GETTING BEYOND LIKE OR DISLIKE

One of the secrets to living a richer life comes in learning to evaluate experiences beyond a simple like or dislike – especially on first encounter. So many of the delights of living are found in acquired tastes. Returning to a challenge for new insights. The critical examination and perspective.

So it’s been with the opera, so much classical music, visual art, beer and wine, even literature I’ve come to love. To say nothing of Holy Scripture. Or the places I’ve lived. To be honest, there are often stretches in a long hike I might admit I don’t like, especially if the insects are biting and the incline’s steep, no matter how much I’m enlivened by the entire outing.
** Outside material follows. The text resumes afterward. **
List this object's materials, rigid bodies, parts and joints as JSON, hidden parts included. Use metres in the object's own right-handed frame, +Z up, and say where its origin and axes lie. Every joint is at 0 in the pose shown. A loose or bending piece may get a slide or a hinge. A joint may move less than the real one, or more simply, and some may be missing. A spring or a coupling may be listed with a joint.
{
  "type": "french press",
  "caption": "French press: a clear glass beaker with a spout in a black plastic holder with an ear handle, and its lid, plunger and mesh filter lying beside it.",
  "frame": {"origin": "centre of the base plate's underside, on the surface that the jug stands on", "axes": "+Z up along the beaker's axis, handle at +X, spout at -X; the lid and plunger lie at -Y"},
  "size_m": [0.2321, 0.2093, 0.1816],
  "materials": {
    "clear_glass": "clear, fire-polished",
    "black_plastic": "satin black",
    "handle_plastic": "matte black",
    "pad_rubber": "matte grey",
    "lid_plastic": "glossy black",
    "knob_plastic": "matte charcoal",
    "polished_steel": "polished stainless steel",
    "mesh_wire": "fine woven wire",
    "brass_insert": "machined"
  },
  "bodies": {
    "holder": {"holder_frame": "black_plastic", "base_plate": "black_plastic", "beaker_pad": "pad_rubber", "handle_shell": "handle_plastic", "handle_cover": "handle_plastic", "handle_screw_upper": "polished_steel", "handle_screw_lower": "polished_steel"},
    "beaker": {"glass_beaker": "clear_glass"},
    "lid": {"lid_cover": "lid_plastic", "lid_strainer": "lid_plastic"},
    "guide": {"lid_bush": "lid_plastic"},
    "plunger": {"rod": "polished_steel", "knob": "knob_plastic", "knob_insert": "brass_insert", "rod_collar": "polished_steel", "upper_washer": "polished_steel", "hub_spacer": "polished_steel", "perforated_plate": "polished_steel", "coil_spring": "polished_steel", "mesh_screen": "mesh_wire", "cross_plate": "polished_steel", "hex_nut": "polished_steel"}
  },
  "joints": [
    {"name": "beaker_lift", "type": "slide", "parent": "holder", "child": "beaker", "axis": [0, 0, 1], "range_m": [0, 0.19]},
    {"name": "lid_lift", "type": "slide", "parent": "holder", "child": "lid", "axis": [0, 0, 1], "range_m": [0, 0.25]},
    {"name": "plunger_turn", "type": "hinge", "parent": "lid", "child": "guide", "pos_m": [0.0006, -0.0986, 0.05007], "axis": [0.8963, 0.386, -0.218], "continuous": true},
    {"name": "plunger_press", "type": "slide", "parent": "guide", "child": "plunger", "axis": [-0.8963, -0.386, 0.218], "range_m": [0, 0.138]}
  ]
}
Somewhere along the line, I’ve learned to distrust what comes easily. In living with a piece of art, you may realize fatal flaws behind the initial flash, or to your continuing delight you may find the revelations expanding.

Part of the transition comes in learning to see value in ambiguity and paradox, or to find riches in the shadings of gray beyond simple black and white. It’s not an argument for self-torture or meaninglessness, but rather a willingness to suspend disbelief long enough to consider many other dimensions.

Yes, I like pizza. But, as an illustration, I never would have discovered the joys of manicotti if I’d insisted on the familiar pie that one night.

At the moment, I’m cracking open the Bartok string quartets by means of repeated listening and finding such beauty beneath their outward gruffness. Any examples you care to add the list?

8 thoughts on “GETTING BEYOND LIKE OR DISLIKE

  1. I felt badly about clicking “LIKE” here! LOL

    My examples: Country Music, especially Swing, Old Country and Bluegrass. I was so caught up with disliking themusic because of the Ku Klux Klannish aspects of that culture I missed the good actual music for decades. About ten years ago, a fiddler/mandolin player I became close to opened my ears to this music’s variety and great players; plus, he’s Jewish, like me, so I had to admit that not ALL players of this music had KKK roots!

    Keep letting people know about our *CHANGES* conversation between authors, also! Getting more viewers daily for your Episode 24 and all previous Episodes, each with excellent authors: http://goo.gl/qdKiGb

    Best to you, Jnana!

    Sally

  2. A service of Evensong (according to the 1662 Book of Common Prayer). When I first tried to worship in this context, I hated it; the language was dated, the music was performance rather than participatory for the congregation, and the congregation were all but silent and passive throughout.

    Only gradually did I come to understand why this is the best-attended daily service in my city; it allows tired people at the end of the work day to sit in wonder without much being demanded of them, and to be ministered to by the gentle rhythms of what goes on “up front.”

  3. Here are a few food items I acquired a taste for after initially finding repellent: kimchi and Retsina, which is a type of Greek wine stored in pine casks. There are lots of other things, too, but since I haven’t had any coffee yet, I can’t think of any offhand–excepting beer, coffee, and cigarettes–not that I smoke them anymore. Now they’re the most revolting thing I can think of. Thank you very much for choosing to follow my blog. I’m already a follower of yours. (If we’re following each other, does that mean we’re going around in circles?)

  4. Coffee is definitely an acquired taste; Retsina as well (I used to buy it in grad school because [a] it was cheap and [b] it came in 1l v. 750ml bottles). Kimchi was something I absolutely hated the first time; years later, I had it and loved it. Seafood, generally. Yogurt. Opera. Ray Bradbury–first encountered when I was in 5th or 6th grade–so freaked me out that I avoided his work until I was in my late 20s.

    But it’s more interesting to think about *why* we like things; for Country Music, much of my dislike has to do with what I perceive to be an artificiality. I have come to enjoy a well-played pedal steel. Some things we like because they’re familiar, and some because they’re very, very unfamiliar. Give a listen to Cloud Cult’s version of “Mr. Tambourine Man,” for example.

      • Sometimes, not always. But it’s tricky, because country shades into other genres as well. I tend to change the station whenever I hear sticky-sweet stuff in (what seems to me) an artifiically-countrified voice, so I don’t get that much exposure. But there is the joke about the standard-issue C&W song: “I was drunk/the day my ma/got out of prison/and I drove my old 4×4/with my good ol dog, Bear/down to the river/to get down on my knees/and thank the Lord.”